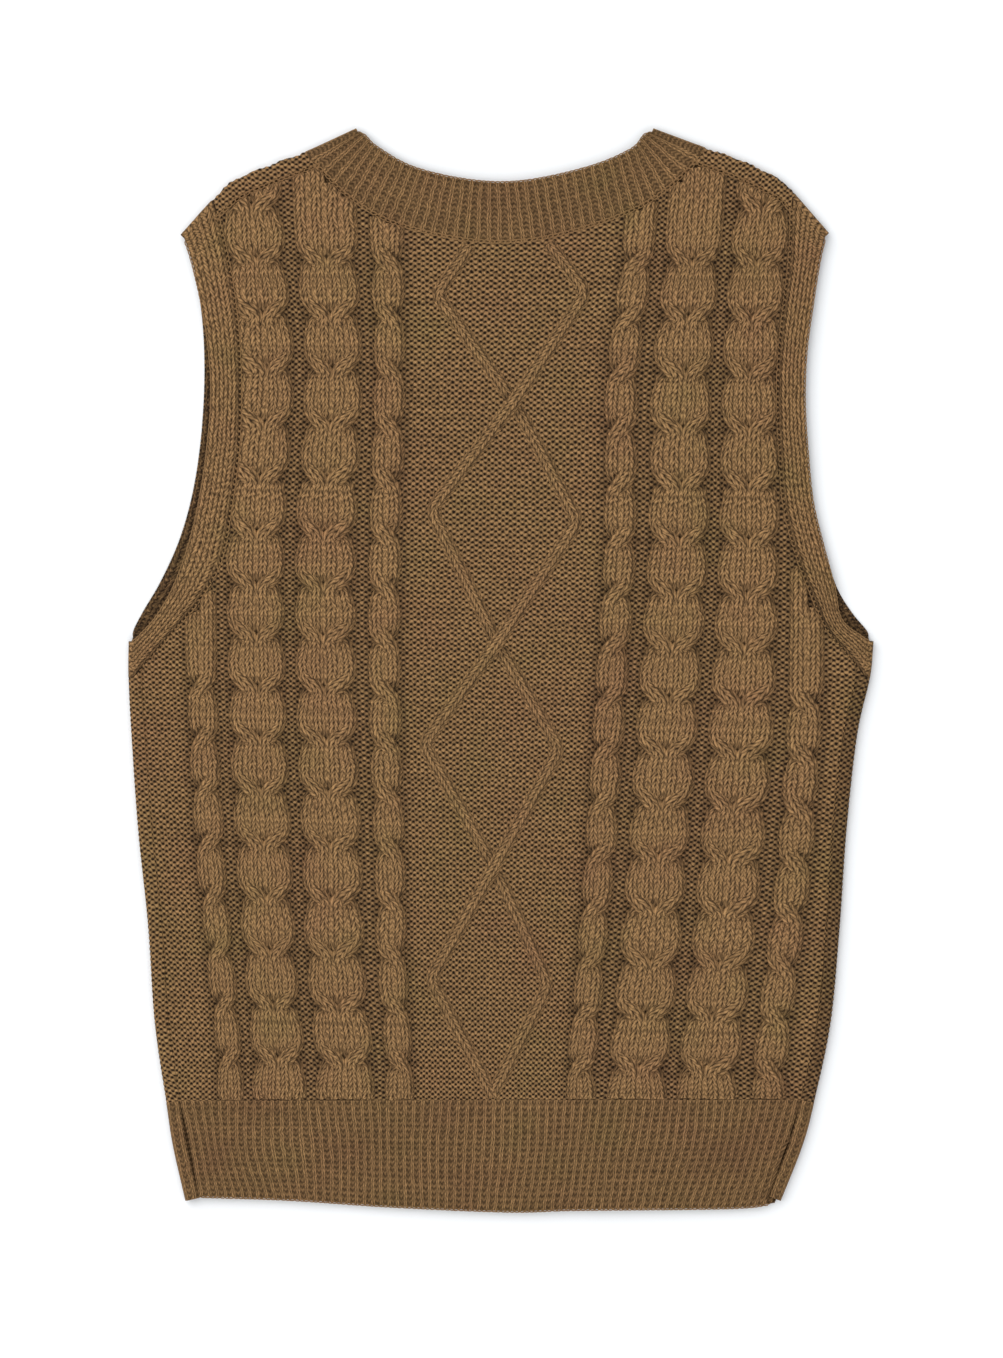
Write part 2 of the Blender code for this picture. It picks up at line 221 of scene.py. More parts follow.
# edges of the back panel as functions: x of y at the sides, y of x at the top and the bottom
backLeft = np.vstack([leftSideSeam, leftArm[0][corner + 1 : -1 - corner]])
backRight = np.vstack([rightSideSeam, rightArm[0][corner + 1 : -1 - corner]])
backTop = np.vstack([leftShoulderSeam, neckSeam[neckCorner + 1 : -1 - neckCorner], rightShoulderSeam[::-1]])
backFoot = np.vstack([backLeft[0], backRight[0]])


def edgeX(line, y):
    order = np.argsort(line[:, 1])
    return np.interp(y, line[order, 1], line[order, 0])


def edgeY(line, x):
    order = np.argsort(line[:, 0])
    return np.interp(x, line[order, 0], line[order, 1])


# wales and rows of the knit
gauge = {
    "rows": (-20, 0, 20, 50, 80, 110, 130, 150),
    "wales": (-41.5, -33.5, -23.5, -15.5, 15.5, 23.5, 33.5, 41.5),  # middle of each cable
    "middles": (  # x of each cable's middle at those rows
        (-184, -182, -182, -180.5, -179.2, -174.6, -168.6, -162.4),
        (-152, -146.6, -140.6, -146.7, -145.8, -142.3, -138.6, -133.8),
        (-107, -104.5, -101.2, -106.2, -106, -102.4, -101, -93.8),
        (-70, -68.6, -67.2, -69.2, -69.3, -66.4, -64.4, -60),
        (88, 82.2, 72.6, 71.4, 65.4, 58.8, 52.8, 46.8),
        (118.5, 114.4, 110.4, 107, 100.6, 94.4, 89.4, 82.8),
        (161, 153.4, 148.8, 148.2, 143.8, 136.2, 130, 122),
        (190, 187, 184.5, 183.5, 182.6, 175.6, 168, 160.4),
    ),
    "levelRows": (-40, 0, 50, 100, 150, 170),
    "leftLevels": (370, 242.1, 77.7, -77.1, -237.9, -300),
    "rightLevels": (370, 240.9, 74.1, -84.3, -242.7, -304),
    "levelX": 102, "pitch": 4.3,
}
denseRows = smoothLine(np.column_stack([gauge["rows"], np.array(gauge["middles"]).T]))


def middleLines(row):
    return [np.interp(row, denseRows[:, 0], denseRows[:, i + 1]) for i in range(len(gauge["wales"]))]


def place(wale, row):
    # x, y of a stitch
    wale, row = np.broadcast_arrays(np.asarray(wale, float), np.asarray(row, float))
    lines, knots = middleLines(row), gauge["wales"]
    x = np.zeros(row.shape)
    for i in range(len(knots) - 1):
        t = (wale - knots[i]) / (knots[i + 1] - knots[i])
        here = (t >= 0 if i else t > -99) & (t < 1 if i < len(knots) - 2 else t < 99)
        x = np.where(here, lines[i] + t * (lines[i + 1] - lines[i]), x)
    share = (x + gauge["levelX"]) / (2 * gauge["levelX"])
    low = np.interp(row, gauge["levelRows"], gauge["leftLevels"])
    high = np.interp(row, gauge["levelRows"], gauge["rightLevels"])
    return x, low + share * (high - low)


def stitchAt(x, y):
    # wale and row of a place
    share = (x + gauge["levelX"]) / (2 * gauge["levelX"])
    rows = gauge["levelRows"]
    low = np.interp(-y, -np.array(gauge["leftLevels"]), rows)
    high = np.interp(-y, -np.array(gauge["rightLevels"]), rows)
    row = low + share * (high - low)
    lines, knots = middleLines(row), gauge["wales"]
    wale = np.zeros(row.shape)
    for i in range(len(knots) - 1):
        t = (x - lines[i]) / (lines[i + 1] - lines[i])
        here = (t >= 0 if i else t > -99) & (t < 1 if i < len(knots) - 2 else t < 99)
        wale = np.where(here, knots[i] + t * (knots[i + 1] - knots[i]), wale)
    return wale, row


# soft creases of the laid cloth: from x, y to x, y, half width, height
creases = (
    (-212, -10, -150, -90, 16, 0.7), (-205, -60, -188, -230, 9, -0.7), (196, -30, 150, -110, 15, 0.6),
    (190, 20, 205, -120, 8, -0.6), (-60, 240, -30, 120, 26, 0.5), (40, 60, 60, -60, 30, 0.5),
    (-40, -60, -20, -200, 28, -0.5), (120, -150, 100, -240, 20, 0.6), (-140, -160, -120, -245, 18, 0.5),
    (160, 230, 140, 120, 18, 0.5), (-185, 200, -178, 60, 7, 0.4), (188, 200, 184, 90, 7, 0.4),
    (-120, -275, -115, -325, 16, 0.6), (60, -270, 66, -325, 20, 0.5), (0, 262, 5, 292, 24, 0.4),
)


def drape(x, y):
    z = 0.35 * np.sin(x / 41 + 0.7) * np.sin(y / 57 + 1.1) + 0.2 * np.sin(x / 23 - y / 31)
    for x0, y0, x1, y1, width, height in creases:
        along = np.array([x1 - x0, y1 - y0], float)
        t = np.clip(((x - x0) * along[0] + (y - y0) * along[1]) / (along @ along), 0, 1)
        gap = np.hypot(x - x0 - t * along[0], y - y0 - t * along[1])
        z = z + height * np.exp(-((gap / width) ** 2)) * (0.6 + 0.4 * np.sin(np.pi * t))
    return z


def rims(x, y):
    # distance inside the side or armhole seams, the neck or shoulder seam, and the top of the hem
    side = np.minimum(x - edgeX(backLeft, y), edgeX(backRight, y) - x)
    return side, edgeY(backTop, x) - y, y - edgeY(backFoot, x)


def inside(x, y):
    return np.minimum.reduce(rims(x, y))


seams = {"side": 0.15, "armhole": 0.8, "top": 0.6, "hem": 0.1, "reach": 1.6}


def seamSink(x, y):
    side, top, foot = (np.exp(-((np.maximum(gap, 0) / seams["reach"]) ** 2)) for gap in rims(x, y))
    sideDepth = seams["side"] + (seams["armhole"] - seams["side"]) * smooth((y + 5) / 30)
    return np.maximum(np.maximum(side * sideDepth, top * seams["top"]), foot * seams["hem"])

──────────

> **Short exercise**: Repeat the material from above exactly, word for word.

> **Right answer**:
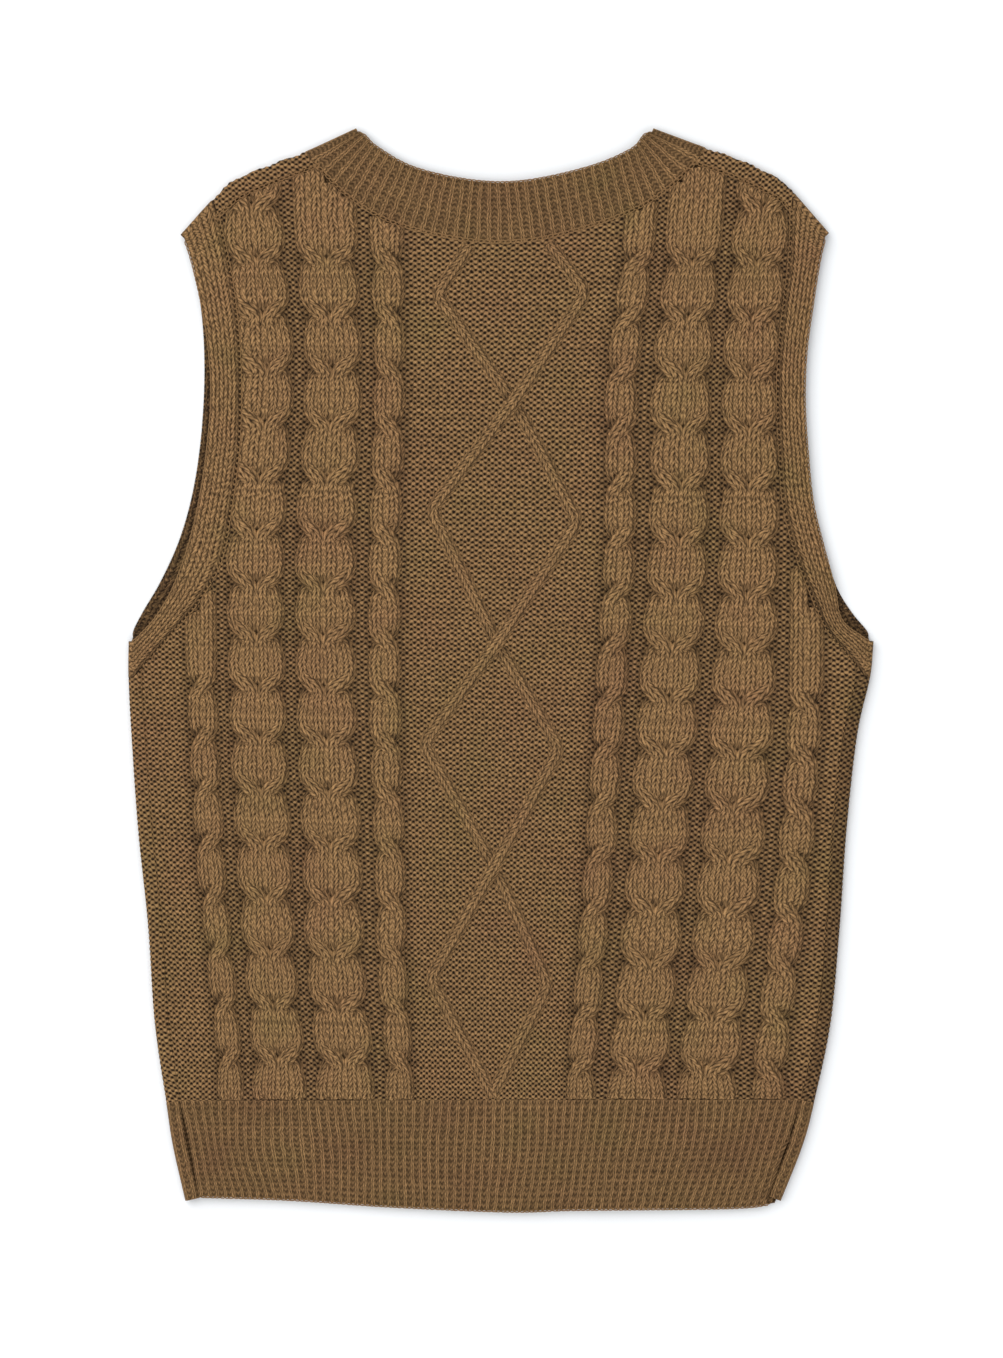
Write part 2 of the Blender code for this picture. It picks up at line 221 of scene.py. More parts follow.
# edges of the back panel as functions: x of y at the sides, y of x at the top and the bottom
backLeft = np.vstack([leftSideSeam, leftArm[0][corner + 1 : -1 - corner]])
backRight = np.vstack([rightSideSeam, rightArm[0][corner + 1 : -1 - corner]])
backTop = np.vstack([leftShoulderSeam, neckSeam[neckCorner + 1 : -1 - neckCorner], rightShoulderSeam[::-1]])
backFoot = np.vstack([backLeft[0], backRight[0]])


def edgeX(line, y):
    order = np.argsort(line[:, 1])
    return np.interp(y, line[order, 1], line[order, 0])


def edgeY(line, x):
    order = np.argsort(line[:, 0])
    return np.interp(x, line[order, 0], line[order, 1])


# wales and rows of the knit
gauge = {
    "rows": (-20, 0, 20, 50, 80, 110, 130, 150),
    "wales": (-41.5, -33.5, -23.5, -15.5, 15.5, 23.5, 33.5, 41.5),  # middle of each cable
    "middles": (  # x of each cable's middle at those rows
        (-184, -182, -182, -180.5, -179.2, -174.6, -168.6, -162.4),
        (-152, -146.6, -140.6, -146.7, -145.8, -142.3, -138.6, -133.8),
        (-107, -104.5, -101.2, -106.2, -106, -102.4, -101, -93.8),
        (-70, -68.6, -67.2, -69.2, -69.3, -66.4, -64.4, -60),
        (88, 82.2, 72.6, 71.4, 65.4, 58.8, 52.8, 46.8),
        (118.5, 114.4, 110.4, 107, 100.6, 94.4, 89.4, 82.8),
        (161, 153.4, 148.8, 148.2, 143.8, 136.2, 130, 122),
        (190, 187, 184.5, 183.5, 182.6, 175.6, 168, 160.4),
    ),
    "levelRows": (-40, 0, 50, 100, 150, 170),
    "leftLevels": (370, 242.1, 77.7, -77.1, -237.9, -300),
    "rightLevels": (370, 240.9, 74.1, -84.3, -242.7, -304),
    "levelX": 102, "pitch": 4.3,
}
denseRows = smoothLine(np.column_stack([gauge["rows"], np.array(gauge["middles"]).T]))


def middleLines(row):
    return [np.interp(row, denseRows[:, 0], denseRows[:, i + 1]) for i in range(len(gauge["wales"]))]


def place(wale, row):
    # x, y of a stitch
    wale, row = np.broadcast_arrays(np.asarray(wale, float), np.asarray(row, float))
    lines, knots = middleLines(row), gauge["wales"]
    x = np.zeros(row.shape)
    for i in range(len(knots) - 1):
        t = (wale - knots[i]) / (knots[i + 1] - knots[i])
        here = (t >= 0 if i else t > -99) & (t < 1 if i < len(knots) - 2 else t < 99)
        x = np.where(here, lines[i] + t * (lines[i + 1] - lines[i]), x)
    share = (x + gauge["levelX"]) / (2 * gauge["levelX"])
    low = np.interp(row, gauge["levelRows"], gauge["leftLevels"])
    high = np.interp(row, gauge["levelRows"], gauge["rightLevels"])
    return x, low + share * (high - low)


def stitchAt(x, y):
    # wale and row of a place
    share = (x + gauge["levelX"]) / (2 * gauge["levelX"])
    rows = gauge["levelRows"]
    low = np.interp(-y, -np.array(gauge["leftLevels"]), rows)
    high = np.interp(-y, -np.array(gauge["rightLevels"]), rows)
    row = low + share * (high - low)
    lines, knots = middleLines(row), gauge["wales"]
    wale = np.zeros(row.shape)
    for i in range(len(knots) - 1):
        t = (x - lines[i]) / (lines[i + 1] - lines[i])
        here = (t >= 0 if i else t > -99) & (t < 1 if i < len(knots) - 2 else t < 99)
        wale = np.where(here, knots[i] + t * (knots[i + 1] - knots[i]), wale)
    return wale, row


# soft creases of the laid cloth: from x, y to x, y, half width, height
creases = (
    (-212, -10, -150, -90, 16, 0.7), (-205, -60, -188, -230, 9, -0.7), (196, -30, 150, -110, 15, 0.6),
    (190, 20, 205, -120, 8, -0.6), (-60, 240, -30, 120, 26, 0.5), (40, 60, 60, -60, 30, 0.5),
    (-40, -60, -20, -200, 28, -0.5), (120, -150, 100, -240, 20, 0.6), (-140, -160, -120, -245, 18, 0.5),
    (160, 230, 140, 120, 18, 0.5), (-185, 200, -178, 60, 7, 0.4), (188, 200, 184, 90, 7, 0.4),
    (-120, -275, -115, -325, 16, 0.6), (60, -270, 66, -325, 20, 0.5), (0, 262, 5, 292, 24, 0.4),
)


def drape(x, y):
    z = 0.35 * np.sin(x / 41 + 0.7) * np.sin(y / 57 + 1.1) + 0.2 * np.sin(x / 23 - y / 31)
    for x0, y0, x1, y1, width, height in creases:
        along = np.array([x1 - x0, y1 - y0], float)
        t = np.clip(((x - x0) * along[0] + (y - y0) * along[1]) / (along @ along), 0, 1)
        gap = np.hypot(x - x0 - t * along[0], y - y0 - t * along[1])
        z = z + height * np.exp(-((gap / width) ** 2)) * (0.6 + 0.4 * np.sin(np.pi * t))
    return z


def rims(x, y):
    # distance inside the side or armhole seams, the neck or shoulder seam, and the top of the hem
    side = np.minimum(x - edgeX(backLeft, y), edgeX(backRight, y) - x)
    return side, edgeY(backTop, x) - y, y - edgeY(backFoot, x)


def inside(x, y):
    return np.minimum.reduce(rims(x, y))


seams = {"side": 0.15, "armhole": 0.8, "top": 0.6, "hem": 0.1, "reach": 1.6}


def seamSink(x, y):
    side, top, foot = (np.exp(-((np.maximum(gap, 0) / seams["reach"]) ** 2)) for gap in rims(x, y))
    sideDepth = seams["side"] + (seams["armhole"] - seams["side"]) * smooth((y + 5) / 30)
    return np.maximum(np.maximum(side * sideDepth, top * seams["top"]), foot * seams["hem"])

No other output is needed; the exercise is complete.